Robert Johnson sous un autre angle

En 2020, quatre-vingt-deux ans après sa disparition, Robert Johnson continue d’alimenter notre actualité. Ce seul phénomène mériterait une étude poussée, mais ce n’est pas un scoop. Quatre-vingt-deux ans après sa disparition, Robert Johnson fait l’objet de deux livres qui revisitent son parcours. Son parcours et non son mythe, qui a fini par s’effacer face aux études “cliniques” menées par des spécialistes, mais aussi face à certains faits indiscutables rendus accessibles grâce aux technologies dites “modernes”.

Le premier de ces deux livres nous est déjà presque familier. On le doit à Bruce Conforth et Gayle Dean Wardlow. Il s’intitule Up Jumped the Devil – The Real Life of Robert Johnson (Chicago Review Press), nous l’avions chroniqué dans notre numéro 236, et une version française est même annoncée pour octobre prochain chez Le Castor Astral.

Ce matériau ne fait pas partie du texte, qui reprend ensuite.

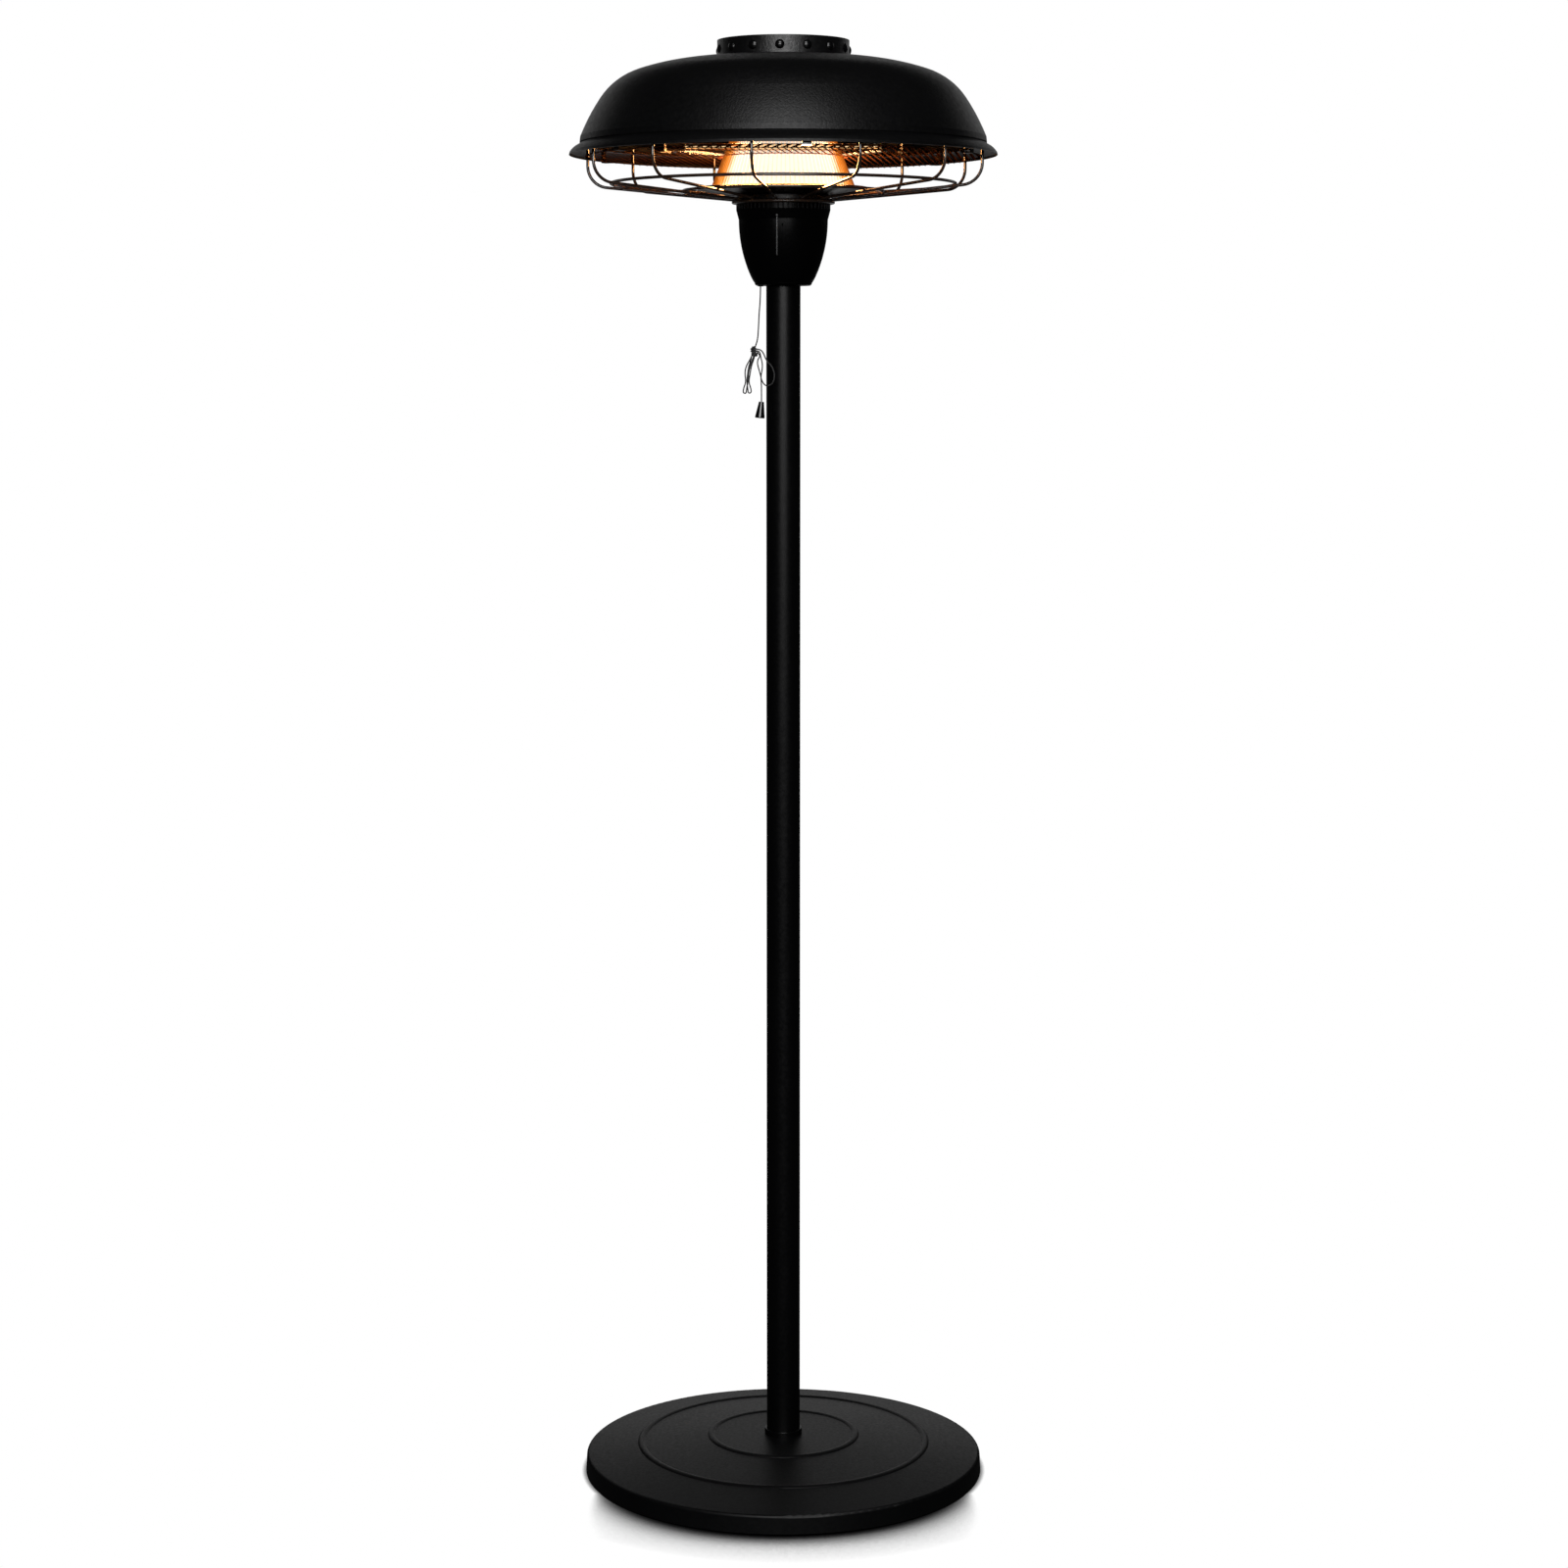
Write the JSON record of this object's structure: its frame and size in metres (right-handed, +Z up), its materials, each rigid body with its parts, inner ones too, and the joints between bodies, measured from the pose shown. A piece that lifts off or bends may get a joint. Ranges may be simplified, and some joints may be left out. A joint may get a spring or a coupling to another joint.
{
  "type": "patio heater",
  "caption": "Free-standing electric patio heater with a weighted round base, slim pole, pull-cord switch and a riveted dome shade over a caged, glowing fluted cone.",
  "frame": {"origin": "on the floor under the pole's axis", "axes": "+Z up along the pole; -Y is the front, with the groove of the switch housing; the pull cord hangs on the -X side"},
  "size_m": [0.559, 0.559, 1.9182],
  "materials": {
    "cover_paint": "satin",
    "ballast": "rough cast",
    "bottom_paint": "matt",
    "foot_rubber": "matt",
    "zinc": "zinc plated",
    "plug_iron": "raw",
    "trim_plastic": "glossy",
    "pole_paint": "satin",
    "grommet_rubber": "matt",
    "socket_alloy": "cast",
    "housing_plastic": "glossy",
    "hub_paint": "glossy",
    "column_steel": "plated",
    "hot_cone": "bright, lit by the lamps",
    "quartz": "clear",
    "filament": "glowing",
    "cap_ceramic": "unglazed",
    "lead_sleeve": "braided sleeve",
    "mirror_alloy": "polished",
    "cutout_ceramic": "unglazed",
    "shade_paint": "satin powder coat",
    "band_paint": "satin",
    "rivet_paint": "glossy",
    "guard_paint": "satin, heat resistant",
    "switch_plastic": "matt",
    "spring_steel": "bright",
    "cord_textile": "woven",
    "knob_plastic": "glossy",
    "brass": "plain"
  },
  "bodies": {
    "stand": {"base_cover": "cover_paint", "base_weight": "ballast", "base_bottom_plate": "bottom_paint", "rubber_feet": "foot_rubber", "base_screws": "zinc", "foot_washer": "zinc", "foot_bolt": "zinc", "pole_plug": "plug_iron", "foot_collar": "trim_plastic", "pole_lower": "pole_paint", "pole_middle": "pole_paint", "pole_upper": "pole_paint", "coupler_lower": "zinc", "coupler_upper": "zinc", "cable_grommet": "grommet_rubber", "pole_socket": "socket_alloy", "socket_set_screws": "zinc", "bell_housing": "housing_plastic", "bell_screws": "zinc", "collar_ring": "housing_plastic", "hub_neck": "hub_paint", "hub_pan": "hub_paint", "centre_column": "column_steel", "column_nuts": "zinc", "hub_bolts": "zinc", "hub_nuts": "zinc", "fluted_cone": "hot_cone", "lamp_tubes": "quartz", "lamp_filaments": "filament", "lamp_end_caps": "cap_ceramic", "lamp_holders": "mirror_alloy", "lamp_leads": "lead_sleeve", "inner_reflector": "mirror_alloy", "thermal_cutout": "cutout_ceramic", "shade": "shade_paint", "crown_band": "band_paint", "crown_cap": "band_paint", "crown_rivets": "rivet_paint", "mesh_guard": "guard_paint", "cage_ribs": "guard_paint", "cage_outer_hoop": "guard_paint", "cage_middle_hoop": "guard_paint", "cage_inner_hoop": "guard_paint", "cage_top_hoop": "guard_paint", "guard_brackets": "guard_paint", "switch_body": "switch_plastic", "switch_cover": "switch_plastic", "switch_bracket": "zinc", "switch_spring": "spring_steel", "cord_eyelet": "trim_plastic", "tip_switch_body": "switch_plastic", "tip_switch_cover": "switch_plastic", "terminal_block": "cap_ceramic", "terminal_screws": "brass"},
    "pull": {"switch_plunger": "switch_plastic", "pull_cord": "cord_textile", "cord_knot": "cord_textile", "pull_knob": "knob_plastic"},
    "rotor": {"switch_rotor": "switch_plastic"},
    "pendulum": {"tip_pendulum": "brass"}
  },
  "joints": [
    {"name": "cord_pull", "type": "slide", "parent": "stand", "child": "pull", "axis": [0, 0, -1], "range_m": [0, 0.012], "stiffness_N_per_m": 300, "springref_m": -0.01, "deforming": ["switch_spring"]},
    {"name": "switch_turn", "type": "hinge", "parent": "stand", "child": "rotor", "pos_m": [-0.03833, -0.01484, 1.654], "axis": [-0.9325, -0.3611, 0], "range_deg": [0, 45]},
    {"name": "tip_swing", "type": "hinge", "parent": "stand", "child": "pendulum", "pos_m": [0, 0.037, 1.667], "axis": [1, 0, 0], "range_deg": [-15, 15]}
  ],
  "couplings": [
    {"joint": "switch_turn", "follows": "cord_pull", "rad_per_m": 65.4}
  ]
}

Le deuxième ouvrage paraîtra le 9 juin prochain. Il repose sur le témoignage d’Annye C. Anderson, demi-sœur de Robert Johnson, âgée de douze ans quand le bluesman est mort en 1938. Toujours de ce monde (elle a 94 ans), elle s’est confiée à Preston Lauterbach (voir notre interview avec ce dernier dans Soul Bag 233). Ensemble, ils ont donc décidé de publier ce témoignage dans un livre, Brother Robert: Growing Up with Robert Johnson (Hachette Books).

Jusque-là, rien d’extraordinaire… Sauf que le magazine Vanity Fair a surpris tout le monde en publiant ce 20 mai 2020 un article contenant une photo soi-disant inédite de Robert Johnson. Selon Annye C. Anderson, cette photo serait un autoportrait réalisé par Johnson lui-même dans une cabine photographique sur Beale Street à Memphis ! Il importe ici de rappeler que Conforth et Wardlow s’attardent justement dans leur propre livre sur la période jusque-là peu abordée durant laquelle Johnson vécut à Memphis, ce qui donne un premier crédit au témoignage d’Anderson…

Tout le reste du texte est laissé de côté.